Лондон – город без какого-то одного или двух иконических строений и без какой-то одной – или даже двух – иерархий. Это город множества социальных, экономических, культурных, градостроительных, этнических, религиозных, каких угодно иных сюжетов, чаще всего вполне изолированных друг от друга. Возвращаясь к урбанистическому ландшафту – каждый лондонский район, квартал, иногда даже дом находится в своей собственной рамочке, помещённой в рамочки побольше, потом ещё побольше, пока, наконец, не оказывается, что самая большая рамка это и есть Лондон. Но ведь так же и любой человек, мы с тобой, дорогой читатель, в лондонской толпе. Каждый из нас – отдельный сюжет в собственных границах. Если мы вдруг создаём в Лондоне сообщество по интересам (экономическим, сексуальным, культурным, садоводческим, неважно), мы сверху наших рамочек наложим вот эту, побольше. И так далее – до той же самой большой рамки, городской. В Лондоне люди отдельны и одиноки, здания тоже.

Но мы забыли вторую часть высказывания Пятигорского – что не только ты «ничей» в Лондоне, но и всё в Лондоне – «не твоё», такова «плата». Это можно трактовать довольно банально, мол, мы тут одиноки и ничто/никто тут не сможет разделить нашего одиночества, стать «нашим». В какой-то степени да, особенно если спустить планку разговора до обстоятельств бытовых. Когда идешь по Лондону и смотришь на витрины его магазинов, на гениально устроенные рестораны и пивные, на рекламу лучших в мире концертов и выставок, то – если ты не счастливый супруг Дарьи Жуковой, не везунчик, составивший счастье Элтона Джона, и не ловкий биржевой спекулянт из Сити – понимаешь грустную правду слов философа. Всё здесь не по карману. Всё – не твоё. Или почти всё. Но если отставить в сторону эту мелкую неприятность, то можно выйти на иной уровень повыше и поинтереснее. Что значит «не твоё»? Это вопрос серьёзнее, чем кажется.

Выражение «то-то не твоё» не подразумевает значения «то-то совсем чужое для тебя». Наоборот. Чужое по определению быть «твоим» не может, да и ты абсолютно чужое и незнакомое «своим» сделать не захочешь. К совсем чужому либо холодное равнодушие, либо страх. А вот к тому, что тебе известно, пусть даже и отчасти, относишься по-иному – тянет его апроприировать, посмотреть, как оно устроено, как работает, из чего состоит. Иными словами, у ситуации, когда какая-то вещь «не твоя», должно быть условие, и заключается оно в предварительном представлении об этой вещи. Все, что не твоё в Лондоне, нет, скажу прямее, всё, что не моё в Лондоне, мне так или иначе заранее известно. Потому я это всё алчу, сильнее или слабее, неважно, но понимаю, что оно недоступно – и вот как раз с этим знанием и живёшь здесь. Такова плата.
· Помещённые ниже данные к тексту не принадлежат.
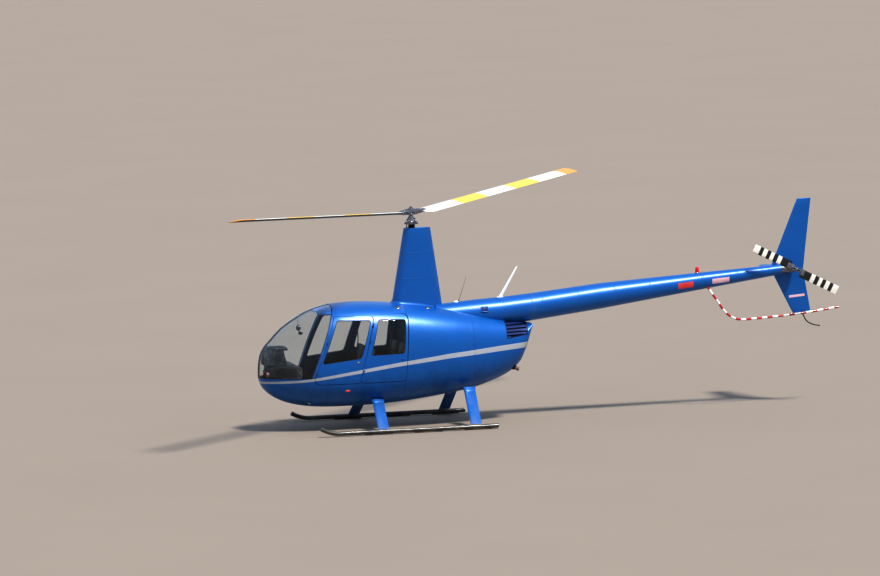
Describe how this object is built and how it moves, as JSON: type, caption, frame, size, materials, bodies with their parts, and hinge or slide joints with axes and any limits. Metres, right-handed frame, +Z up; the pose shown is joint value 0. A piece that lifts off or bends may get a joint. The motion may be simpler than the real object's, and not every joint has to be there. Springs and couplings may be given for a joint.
{
  "type": "light four-seat helicopter on skids",
  "caption": "Small piston helicopter with rounded glazed cabin, hinged doors, tall mast fairing, teetering main rotor, slim tailcone and skid landing gear.",
  "frame": {"origin": "on the ground under the middle of the object's box", "axes": "+X towards the nose, +Y to port, +Z up"},
  "size_m": [10.1577, 7.548, 3.518],
  "materials": {
    "paint_blue": "gloss",
    "glass_clear": "gloss",
    "cabin_trim": "matte",
    "seat_cover": "satin",
    "louvre_dark": "satin",
    "skid_black": "satin",
    "engine_grey": "matte",
    "exhaust_steel": "matte",
    "rotor_metal": "satin",
    "blade_paint": "satin",
    "guard_stripes": "gloss",
    "lamp_red": "gloss",
    "antenna_white": "gloss",
    "whip_black": "satin"
  },
  "bodies": {
    "airframe": {"lower_hull": "paint_blue", "roof_panel": "paint_blue", "aft_hull": "paint_blue", "windshield_bow": "paint_blue", "mast_fairing": "paint_blue", "tailcone_fairing": "paint_blue", "tailcone": "paint_blue", "upper_fin": "paint_blue", "lower_fin": "paint_blue", "horizontal_stabilizer": "paint_blue", "cabin_frame_left": "paint_blue", "cabin_frame_right": "paint_blue", "engine_cowl_left": "paint_blue", "engine_cowl_right": "paint_blue", "front_leg_left": "paint_blue", "front_leg_right": "paint_blue", "rear_leg_left": "paint_blue", "rear_leg_right": "paint_blue", "windshield_left": "glass_clear", "windshield_right": "glass_clear", "cabin_floor": "cabin_trim", "firewall": "cabin_trim", "instrument_console": "cabin_trim", "cyclic_stick": "cabin_trim", "front_seat_left": "seat_cover", "front_seat_right": "seat_cover", "rear_seat_left": "seat_cover", "rear_seat_right": "seat_cover", "louvre_left": "louvre_dark", "louvre_right": "louvre_dark", "skid_left": "skid_black", "skid_right": "skid_black", "tail_skid": "skid_black", "engine_block": "engine_grey", "exhaust_pipe": "exhaust_steel", "swashplate": "rotor_metal", "tail_gearbox": "rotor_metal", "tail_guard": "guard_stripes", "beacon": "lamp_red", "comm_antenna": "antenna_white", "whip_antenna": "whip_black"},
    "main_rotor": {"rotor_shaft": "rotor_metal", "rotor_hub": "rotor_metal", "rotor_blade_1": "blade_paint", "rotor_blade_2": "blade_paint"},
    "tail_rotor": {"tail_rotor_hub": "rotor_metal", "tail_rotor_blade_1": "blade_paint", "tail_rotor_blade_2": "blade_paint"},
    "front_door_left_leaf": {"front_door_left": "paint_blue", "front_door_window_left": "glass_clear"},
    "front_door_right_leaf": {"front_door_right": "paint_blue", "front_door_window_right": "glass_clear"},
    "rear_door_left_leaf": {"rear_door_left": "paint_blue", "rear_door_window_left": "glass_clear"},
    "rear_door_right_leaf": {"rear_door_right": "paint_blue", "rear_door_window_right": "glass_clear"}
  },
  "joints": [
    {"name": "main_rotor_spin", "type": "hinge", "parent": "airframe", "child": "main_rotor", "pos_m": [1.578, 0, 3], "axis": [0, 0, 1], "continuous": true},
    {"name": "tail_rotor_spin", "type": "hinge", "parent": "airframe", "child": "tail_rotor", "pos_m": [-4.312, 0.28, 2.088], "axis": [0, 1, 0], "continuous": true},
    {"name": "front_door_left_hinge", "type": "hinge", "parent": "airframe", "child": "front_door_left_leaf", "pos_m": [3.1091, 0.60934, 1.125], "axis": [0.3552, -0.0106, -0.9347], "range_deg": [0, 85]},
    {"name": "front_door_right_hinge", "type": "hinge", "parent": "airframe", "child": "front_door_right_leaf", "pos_m": [3.1091, -0.60934, 1.125], "axis": [-0.3552, -0.0106, 0.9347], "range_deg": [0, 85]},
    {"name": "rear_door_left_hinge", "type": "hinge", "parent": "airframe", "child": "rear_door_left_leaf", "pos_m": [2.44163, 0.64477, 1.125], "axis": [0.265, 0.03, -0.9638], "range_deg": [0, 85]},
    {"name": "rear_door_right_hinge", "type": "hinge", "parent": "airframe", "child": "rear_door_right_leaf", "pos_m": [2.44163, -0.64477, 1.125], "axis": [-0.265, 0.03, 0.9638], "range_deg": [0, 85]}
  ],
  "couplings": [
    {"joint": "tail_rotor_spin", "follows": "main_rotor_spin", "ratio": -5.9495}
  ]
}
Я не только о вещах, наслаждениях или даже недвижимости (вот уж точно недостижимая лондонская вещь), я, скорее, о тех историко-культурных пластах, точнее, историко-культурных сюжетах, которые я узнаю в этом городе, которые я даже отчасти знаю, но которые моими не являются – да и не будут никогда. И дело не только в том, что я приехал сюда издалека, привезя в багаже портативные судьбы нескольких мест, где мне пришлось пожить до сих пор. Даже родившиеся в Лондоне и прожившие здесь всю свою жизнь, даже они не могут претендовать на особые отношения со всеми этими сюжетами, кроме персонального. И здесь я равен весёлому кокни из Ист-Энда или отпрыску почтенных домовладельцев в Мэрилебоне. Все мы можем разделять один-два из этих лондонских сюжетов, считать их своими, но мы не можем разделить (в значении английского to share, а не to divide) всего Лондона как целого. Мы можем только признать, что Лондон действительно существует – это факт. И что факт существования Лондона есть факт существования общей рамки для всех его сюжетов, наших и не наших.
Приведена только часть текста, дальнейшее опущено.